Abubakar Umar, a former military governor of the old Kaduna State, even insists that “there are some northerners who benefit from the insurgency…” The North-East elders and successive state governors’ major failing has been their refusal to lead a campaign for compulsory and free education up to age 16, instead of harbouring the world’s largest number of out-of-school children, the highest female illiteracy rates and acquiescing to underage marriage and child begging. Unlike the brave youths who have formed the Civilian JTF groups, villagers who have set up vigilante patrols, the region’s elders, clerics and traditional authorities have done very little, or initiated no programmes, to ameliorate the problem.

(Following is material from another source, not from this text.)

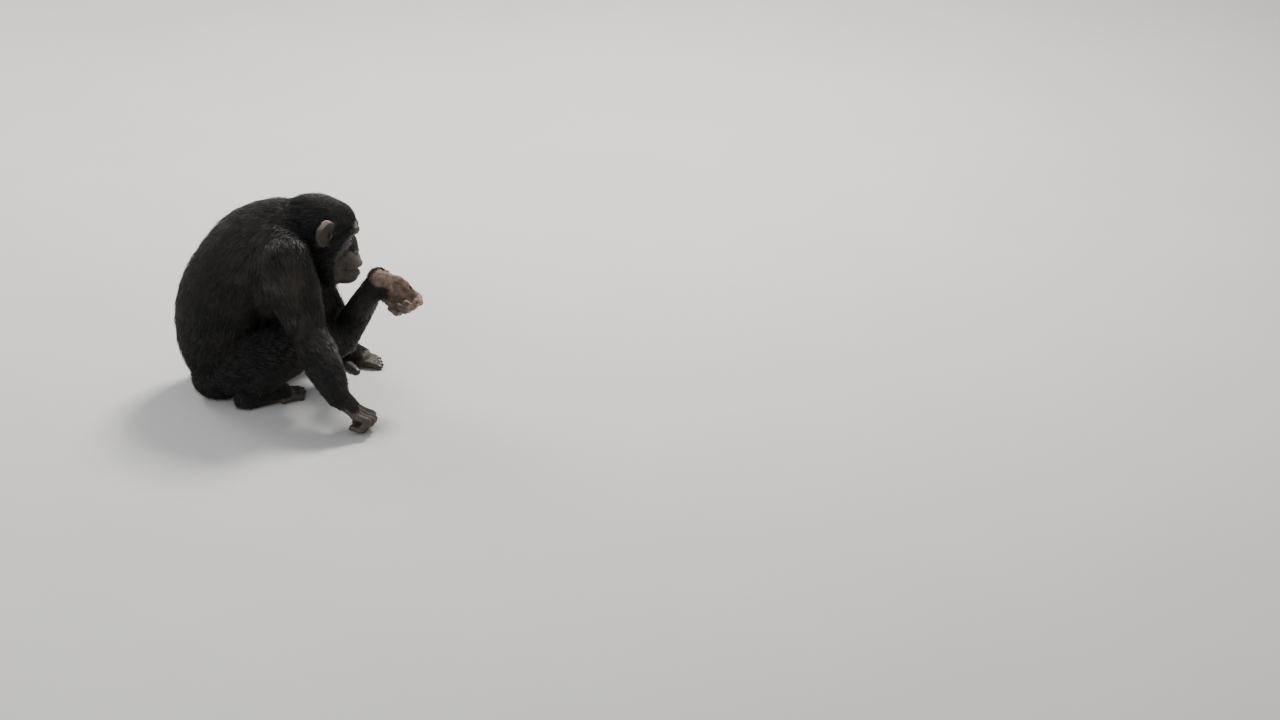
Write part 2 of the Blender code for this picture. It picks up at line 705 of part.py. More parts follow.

They dissemble when they ask the central government to tackle illiteracy. State governments in our federal system are responsible for primary and secondary education, not the centre, and southern states have higher literacy rates because their people and governments prioritise education. But North-Eastern states give priority to manipulating religious sentiments in place of provision of education, health and social services, employment creation schemes and infrastructure.
Twelve northern states, including the North-East states of Borno, Yobe, Adamawa, Bauchi and Gombe, rudely violated the 1999 Constitution when they enforced criminal aspects of Sharia law without regard for their large population of non-adherents. This way, they unwittingly encouraged extremists like the Boko Haram maniacs who now want to take over and impose their own narrow interpretation of sharia law violently.
The North-East elders must stop playing politics with terrorism and begin to appreciate both local and international efforts to quell the self-inflicted horror. We insist that terrorism will only be crushed in the North when the religious extremism that breeds it is removed.